Все дни народ снуёт вокруг с поспешностью блошиною,
не тратит
зря —
ни ног, ни рук,
а всё
творит машиною.
Сопоставление стоэтажных домов с «поспешностью блошиного» не только забавно — оно даёт понять, что не всё поэту нравится в величественном пейзаже Нью-Йорка. А что именно не нравится — видно из следующей строфы:
Как санки
по снегу
без пыли
скользят горой покатою,
так здесь
скользят автомобили,
и в них
сидят богатые.
На слово «богатые» падает и рифма и фразовое ударение. Строфы о Нью-Йорке будто «скользят горой покатою» к этому слову, которое окрашивает всё описание и, кроме того, напоминает, что общего между Парижем и Нью-Йорком — там и здесь «живёт богатый хорошо». Изображение двух городов перерастает в характеристику капиталистического мира.
Шуткой совершенно другой тональности характеризуются японцы:
Легко представить можете
жителя Японии:
Если мы — как лошади,
то они —
как пони.
Речь на этот раз идёт не о богатых, а о народе, и, начав главку необидной шуткой, рассказав потом о маленьких строениях, деревьях карликовых и большом вулкане, поэт кончает разговор о японцах уважительно и серьёзно, без всякой шутки:
дымит,
гудит гора-вулкан.
И вдруг
проснётся поутру
и хлынет
лавой на дом.
Но люди
не бросают труд.
Нельзя.
Работать надо.
И наконец, шутка последней главки исправляет географическую неточность заявления, что «начинается земля, как известно, от Кремля», — неточность, так взволновавшую Библиотечную комиссию;
Разевают дети рот.
— Мы же
ехали вперёд,
а приехали туда же.
Это странно,
страшно даже.
Маяковский,
ждём ответа.
Почему случилось это? —
А я ему:
— Потому,
что земля кругла,
нет на ней угла —
вроде мячика
в руке у мальчика.
Кстати — о Библиотечной комиссии. Самое придирчивое чтение не может обнаружить в стихотворении фраз, «непонятных даже взрослым». Предвзятость мнения комиссии очевидна.
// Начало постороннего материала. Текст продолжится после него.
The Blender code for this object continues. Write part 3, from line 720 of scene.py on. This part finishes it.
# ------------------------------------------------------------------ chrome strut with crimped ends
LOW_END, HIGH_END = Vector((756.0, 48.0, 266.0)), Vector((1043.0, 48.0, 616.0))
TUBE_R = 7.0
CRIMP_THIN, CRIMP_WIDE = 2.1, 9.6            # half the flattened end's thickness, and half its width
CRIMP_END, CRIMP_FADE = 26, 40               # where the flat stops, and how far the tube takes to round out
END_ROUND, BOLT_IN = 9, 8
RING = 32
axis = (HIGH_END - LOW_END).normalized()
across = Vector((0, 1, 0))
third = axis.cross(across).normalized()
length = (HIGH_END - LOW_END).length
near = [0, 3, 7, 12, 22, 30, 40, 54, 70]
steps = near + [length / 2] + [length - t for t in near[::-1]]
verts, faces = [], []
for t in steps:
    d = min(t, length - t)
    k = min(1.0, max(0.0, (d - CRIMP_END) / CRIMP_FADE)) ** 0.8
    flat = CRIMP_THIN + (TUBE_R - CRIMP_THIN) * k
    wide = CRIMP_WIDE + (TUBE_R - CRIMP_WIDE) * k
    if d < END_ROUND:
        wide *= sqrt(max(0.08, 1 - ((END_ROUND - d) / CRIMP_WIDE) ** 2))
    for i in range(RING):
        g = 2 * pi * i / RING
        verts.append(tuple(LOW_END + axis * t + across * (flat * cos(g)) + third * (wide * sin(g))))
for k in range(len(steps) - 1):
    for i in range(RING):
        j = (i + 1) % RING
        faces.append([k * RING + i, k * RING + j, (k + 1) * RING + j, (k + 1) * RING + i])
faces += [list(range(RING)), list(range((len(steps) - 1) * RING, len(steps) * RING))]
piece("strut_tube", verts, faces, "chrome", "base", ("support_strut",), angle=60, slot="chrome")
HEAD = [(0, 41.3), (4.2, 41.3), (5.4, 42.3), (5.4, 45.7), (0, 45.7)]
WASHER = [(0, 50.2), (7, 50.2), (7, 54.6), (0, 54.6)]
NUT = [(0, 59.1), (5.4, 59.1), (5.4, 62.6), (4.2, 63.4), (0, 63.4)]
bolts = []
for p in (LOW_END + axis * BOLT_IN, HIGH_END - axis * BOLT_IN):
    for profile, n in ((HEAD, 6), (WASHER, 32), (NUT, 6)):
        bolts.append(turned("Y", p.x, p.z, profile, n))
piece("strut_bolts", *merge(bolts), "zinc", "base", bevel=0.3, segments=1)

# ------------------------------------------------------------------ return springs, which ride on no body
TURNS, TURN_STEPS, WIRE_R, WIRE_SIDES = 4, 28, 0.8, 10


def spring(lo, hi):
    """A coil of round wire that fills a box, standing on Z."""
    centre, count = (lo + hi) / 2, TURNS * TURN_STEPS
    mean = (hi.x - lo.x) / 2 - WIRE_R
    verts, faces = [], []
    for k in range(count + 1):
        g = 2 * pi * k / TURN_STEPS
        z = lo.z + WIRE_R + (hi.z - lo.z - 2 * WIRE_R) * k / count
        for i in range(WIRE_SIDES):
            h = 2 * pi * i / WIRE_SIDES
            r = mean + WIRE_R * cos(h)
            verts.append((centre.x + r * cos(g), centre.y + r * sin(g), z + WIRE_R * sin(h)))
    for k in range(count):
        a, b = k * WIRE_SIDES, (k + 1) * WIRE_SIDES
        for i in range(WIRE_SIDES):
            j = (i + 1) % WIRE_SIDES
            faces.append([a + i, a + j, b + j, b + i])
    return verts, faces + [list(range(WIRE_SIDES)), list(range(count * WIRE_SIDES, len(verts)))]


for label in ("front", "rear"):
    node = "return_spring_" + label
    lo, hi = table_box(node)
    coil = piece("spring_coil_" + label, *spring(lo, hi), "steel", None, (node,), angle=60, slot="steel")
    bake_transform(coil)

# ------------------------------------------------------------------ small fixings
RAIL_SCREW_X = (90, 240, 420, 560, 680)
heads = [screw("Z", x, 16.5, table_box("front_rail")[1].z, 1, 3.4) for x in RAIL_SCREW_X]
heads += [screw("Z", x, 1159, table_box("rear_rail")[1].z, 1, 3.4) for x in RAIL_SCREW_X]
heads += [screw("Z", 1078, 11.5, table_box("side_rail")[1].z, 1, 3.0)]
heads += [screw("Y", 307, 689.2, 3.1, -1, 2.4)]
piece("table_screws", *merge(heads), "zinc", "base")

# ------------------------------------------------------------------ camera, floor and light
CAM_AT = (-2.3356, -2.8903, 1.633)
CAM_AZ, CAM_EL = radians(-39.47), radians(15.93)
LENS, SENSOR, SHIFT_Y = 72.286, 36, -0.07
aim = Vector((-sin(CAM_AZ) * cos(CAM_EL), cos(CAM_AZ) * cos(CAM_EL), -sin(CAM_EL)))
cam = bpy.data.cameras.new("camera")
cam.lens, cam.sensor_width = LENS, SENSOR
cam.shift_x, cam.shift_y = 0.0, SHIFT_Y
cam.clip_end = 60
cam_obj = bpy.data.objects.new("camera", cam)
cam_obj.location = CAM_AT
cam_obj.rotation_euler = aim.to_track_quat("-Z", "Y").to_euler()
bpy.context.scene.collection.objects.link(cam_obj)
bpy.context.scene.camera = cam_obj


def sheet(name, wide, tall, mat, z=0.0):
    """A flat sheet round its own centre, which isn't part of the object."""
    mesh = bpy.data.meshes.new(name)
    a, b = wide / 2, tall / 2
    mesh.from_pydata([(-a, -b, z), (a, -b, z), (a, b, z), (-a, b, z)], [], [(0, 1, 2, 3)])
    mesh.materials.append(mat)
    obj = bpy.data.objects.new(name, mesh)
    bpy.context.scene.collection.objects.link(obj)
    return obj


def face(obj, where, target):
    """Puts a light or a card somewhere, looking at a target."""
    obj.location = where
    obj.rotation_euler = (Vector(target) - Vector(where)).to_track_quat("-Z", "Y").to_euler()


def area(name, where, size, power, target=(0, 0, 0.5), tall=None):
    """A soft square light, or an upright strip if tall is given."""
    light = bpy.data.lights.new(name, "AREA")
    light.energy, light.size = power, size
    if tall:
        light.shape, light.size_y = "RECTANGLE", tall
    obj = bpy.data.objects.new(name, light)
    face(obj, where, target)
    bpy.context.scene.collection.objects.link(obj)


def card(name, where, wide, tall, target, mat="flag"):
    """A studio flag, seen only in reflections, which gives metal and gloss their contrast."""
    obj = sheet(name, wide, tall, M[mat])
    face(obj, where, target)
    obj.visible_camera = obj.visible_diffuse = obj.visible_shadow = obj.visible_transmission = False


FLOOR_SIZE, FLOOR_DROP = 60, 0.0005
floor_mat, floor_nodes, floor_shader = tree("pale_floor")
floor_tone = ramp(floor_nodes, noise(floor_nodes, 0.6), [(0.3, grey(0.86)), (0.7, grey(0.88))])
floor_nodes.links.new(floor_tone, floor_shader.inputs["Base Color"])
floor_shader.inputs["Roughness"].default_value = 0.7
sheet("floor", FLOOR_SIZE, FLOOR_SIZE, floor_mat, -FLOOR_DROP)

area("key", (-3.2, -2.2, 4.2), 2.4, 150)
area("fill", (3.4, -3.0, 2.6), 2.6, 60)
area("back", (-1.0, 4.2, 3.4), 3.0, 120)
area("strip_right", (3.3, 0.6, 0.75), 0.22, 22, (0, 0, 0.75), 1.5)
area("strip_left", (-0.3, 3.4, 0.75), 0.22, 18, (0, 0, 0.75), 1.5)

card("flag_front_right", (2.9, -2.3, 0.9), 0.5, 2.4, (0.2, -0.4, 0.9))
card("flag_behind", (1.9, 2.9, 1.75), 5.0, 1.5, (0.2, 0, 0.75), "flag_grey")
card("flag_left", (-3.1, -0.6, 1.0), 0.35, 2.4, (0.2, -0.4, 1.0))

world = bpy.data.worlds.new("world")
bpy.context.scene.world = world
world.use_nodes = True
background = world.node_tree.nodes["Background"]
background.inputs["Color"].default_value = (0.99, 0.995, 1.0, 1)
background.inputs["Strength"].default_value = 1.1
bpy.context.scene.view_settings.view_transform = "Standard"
Могло бы показаться, что в стихотворении есть другой недостаток — некоторые предметы описания не характеризованы, а только названы, некоторые изображены слишком лаконично. Но это недостаток мнимый: во всех своих детских стихах Маяковский имел в виду сотрудничество с художником, и там, где как будто не хватает деталей изображения, оставлено место для рисунка, названа его тема.
Кроме того, лаконичность описания капиталистических стран имеет значение смысловое и композиционное. Как глава об Америке катится к слову «богатые», так первые девять глав рассказа катятся к завершающим путешествие главам о Китае. Это единственная страна, которой посвящены две главки (точнее — полторы). Здесь намеченное как бы пунктиром в главах о Париже, о Нью-Йорке противоречие между бедными и богатыми развёрнуто. Бедные и богатые уже не просто существуют рядом — «английский купец на китайца кидается».
Сообщение развёрнуто:
На людях
мы
кататься привыкши.
Китайцев таких
называем «рикши».
В рабочих привыкли всаживать пули.
Рабочих таких
называем «кули».
Для разговора с детьми о силах империализма Маяковский выбрал Китай, потому что там шла напряжённая борьба народа за независимость. Это было предвидение назревавших тогда (1927) военных и революционных событий.
Кто морально поддерживал Китай в его борьбе? Об этом Маяковский говорит в следующей главе:
Мальчик китайский
русскому рад.
Встречает нас,
как брата брат.
Мы не грабители —
мы их не обидели.
За это
на нас
богатей английский
сжимает кулак,
завидевши близко.
В свободном и весело написанном стихотворении Маяковский дал детям представление о капиталистическом мире, показал расстановку сил, показал, на чьей стороне место читателя, с кем и за кого предстоит ему борьба.
Маяковский словно открыл детским поэтам долго остававшиеся на запоре ворота: «Прочти и катай в Париж и в Китай» — одно из тех произведений, с которых начался поворот нашей детской поэзии к большим темам современности.